Le Bayrou vantard, dès le mois de mai 1993 (il vient d'être nommé ministre de l'Education nationale) : «il faut engager une politique ambitieuse pour réduire de moitié en cinq ans le nombre d'enfants – 30% actuellement- qui ne savent pas comment lire et comprendre un texte simple » (« Le Monde » du 3 mai 1993).

Le Bayrou approximatif, le même mois de mai 1993  : « il n'est pas acceptable qu'un enfant sur cinq, sur quatre ou sur trois, ne sache pas lire en sortant de l'école » (au congrès de la Fédération de parents d'élèves PEEP du 20 mai 1993).

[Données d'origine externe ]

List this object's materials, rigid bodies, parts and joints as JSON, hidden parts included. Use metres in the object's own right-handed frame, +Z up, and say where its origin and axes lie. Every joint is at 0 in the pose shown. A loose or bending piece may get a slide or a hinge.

Le Bayrou piteux, quatre ans plus tard : A la journaliste du « Monde » qui lui demande le 8 mars 1997 : « Qu'est-il advenu de votre objectif de diminuer de moitié en cinq ans le pourcentage d'élèves qui entrent en sixième sans savoir lire ? », le ministre de l'Education nationale François Bayrou répond en adoptant un profil très bas : « J'espère que les changements intervenus dans les programmes et dans l'organisation de l'école ont un peu amélioré les choses. Je n'ai pas réussi à faire naître le grand débat qui est le préalable à tout progrès ».

Des taux très variables voire ‘’abracadantesques’’ d’ « illettrés » ont été avancés (et continuent parfois de l’être, à la ‘’Une’’ de certains journaux), depuis les 0,5% du Mouvement ATD Quart Monde (qui a mis en valeur le terme d'''illettrisme'' au début des années 1980), jusqu'au taux de « 40% dillettrisme fonctionnel » repris à son compte par Jacques Chirac en 1995 (François Bayrou semblant désormais s'aligner sur lui, si l'on prend au sérieux sa saillie récente en date du 30 octobre 2014 : « 30 à 40 % »...).

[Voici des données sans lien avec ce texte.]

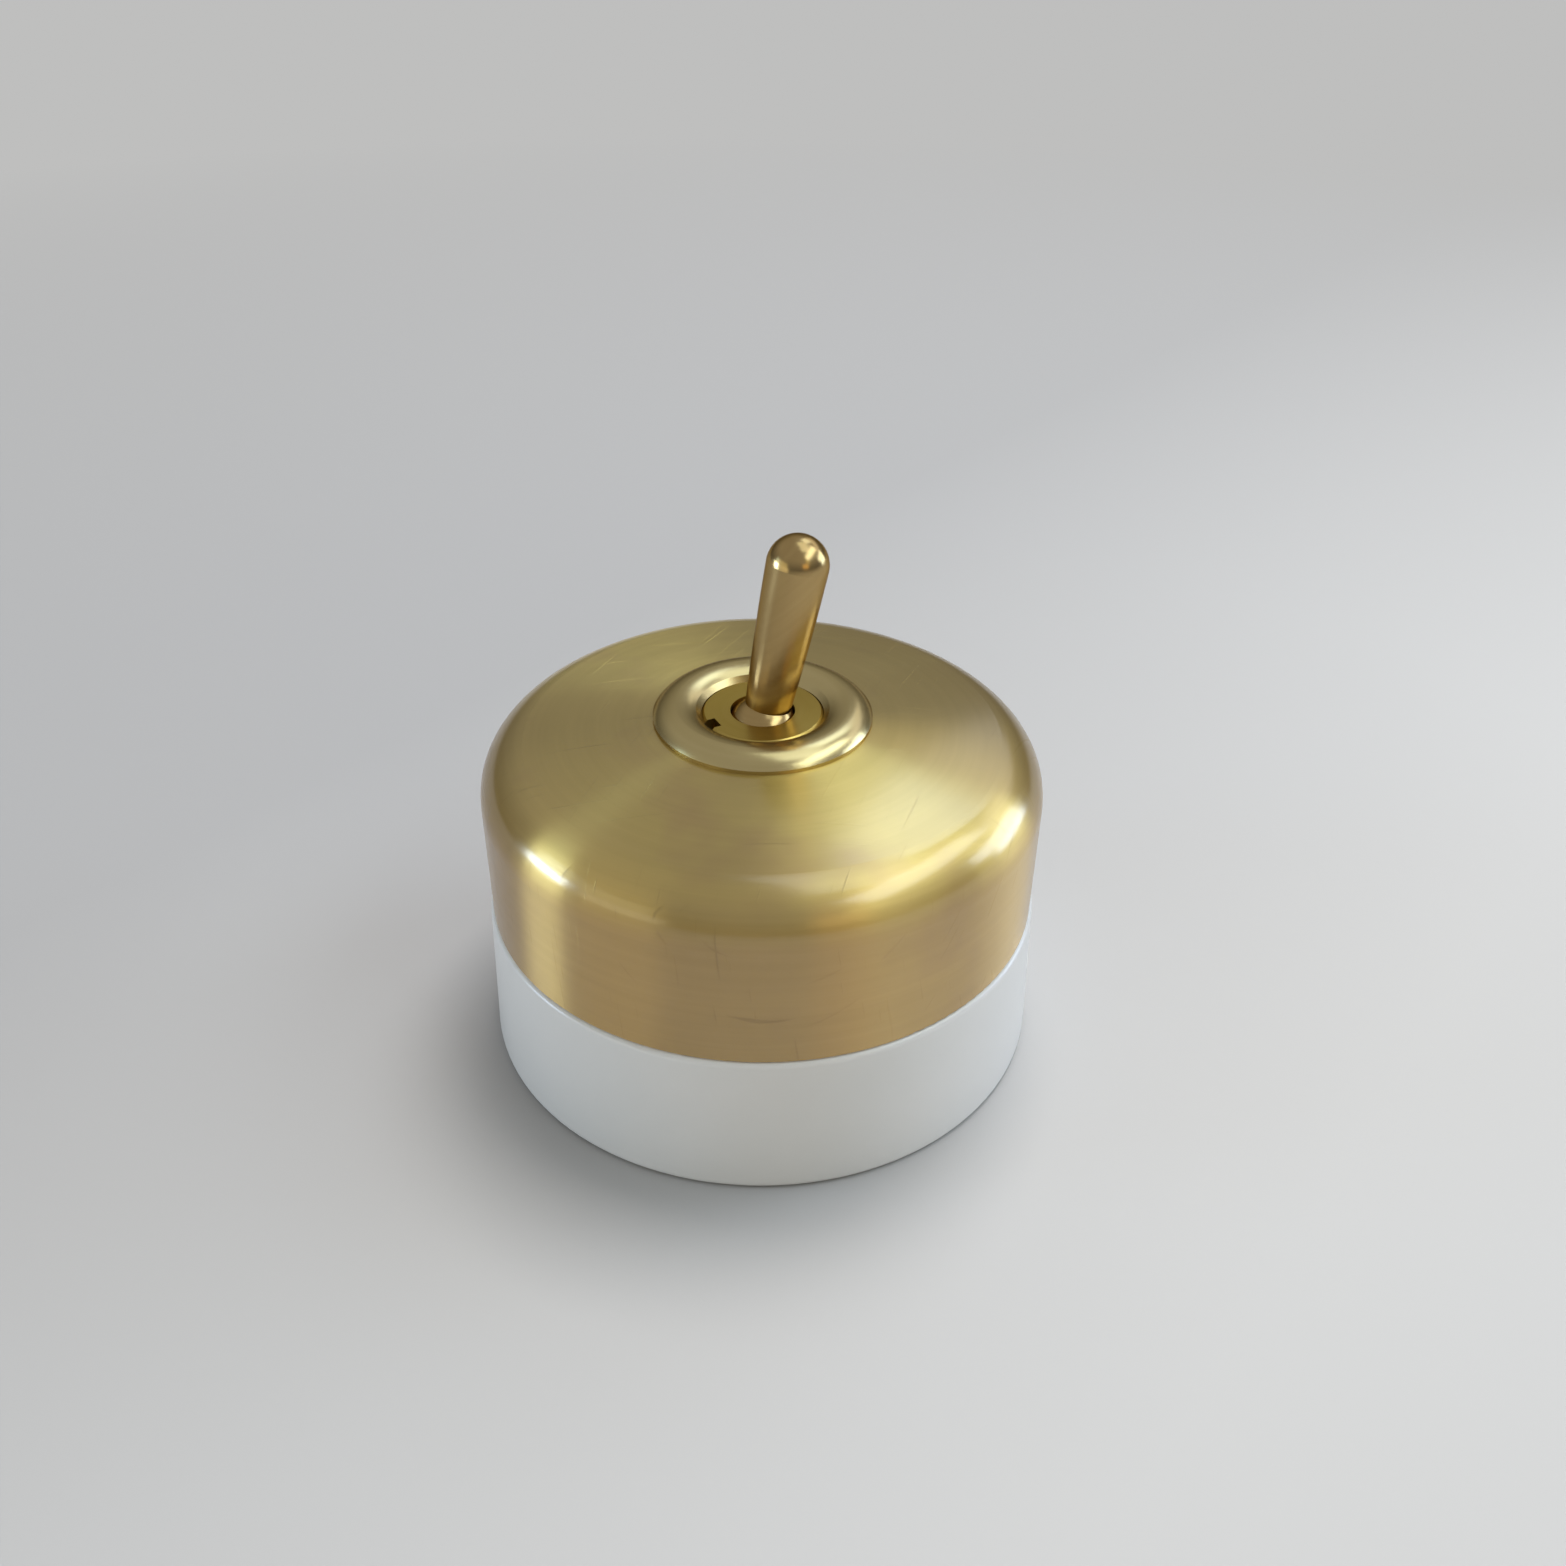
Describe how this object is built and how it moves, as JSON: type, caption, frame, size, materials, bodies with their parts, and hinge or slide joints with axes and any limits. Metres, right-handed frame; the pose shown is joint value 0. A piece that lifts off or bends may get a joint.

Jacques Chirac nomme en 1996 « un chargé de mission nationale sur l'illettrisme », Alain Bentolila, professeur de linguistique à la Sorbonne. Alain Bentolila, pour tenter de mettre fin à ces poussées périodiques de statistiques (aussi fluctuantes qu’alarmantes) a mis au point un test qu’il considère comme fiable, fidèle et probant pour évaluer et classer les performances en lecture des conscrits.

Il souligne que, depuis que cette évaluation a commencé, en 1990, les résultats aux tests n’ont varié que dans des proportions insignifiantes. Cinq « familles » de « lecteurs » ont pu être distinguées, qui correspondent chacune à un même seuil de performance. En 1995, les résultats sont les suivants : « 1% des jeunes adultes sont analphabètes ; 3% ne dépassent pas la lecture d’un mot simple isolé ; 4% sont limités à la lecture de phrases simples isolées ; 12% ne sont capables que de la lecture superficielle d’un texte court et simple ; 80% ont la capacité de lire un texte de façon approfondie ».

On en est toujours là, pour l'essentiel, si on en juge par les résultats aux tests de lecture à la dernière « Journée Défense et citoyenneté », celle de 2013 (des tests qui ont été quelque peu remaniés en 2008 pour être plus précis techniquement). 81,8% de « lecteurs efficaces'' en 2013 (contre 79,8% en 2009) ; 8,6% de ''lecteurs médiocres'' (contre 9,6% en 2009) ; et 9,6% ''en difficulté de lecture'' (contre 10,6% en en 2009).

On remarquera que les taux des jeunes gens et de jeunes filles qui se retrouvent ''en difficulté de lecture'' (9,6% en moyenne nationale) se distribuent de façon très différenciée selon les départements : cela va de 4,8% à Paris à 12,7% en Seine-Saint Denis, et même à 14,9% dans la Somme et 17,6% dans l'Aisne (pour ce qui concerne la métropole). Cela donne à penser que l'apprentissage de la lecture est un phénomène fort complexe (aux données multivariées), qui ne saurait se réduire à la sempiternelle question des ''méthodes de lecture'' (objets généralement de toute l'attention et de furieuses controverses).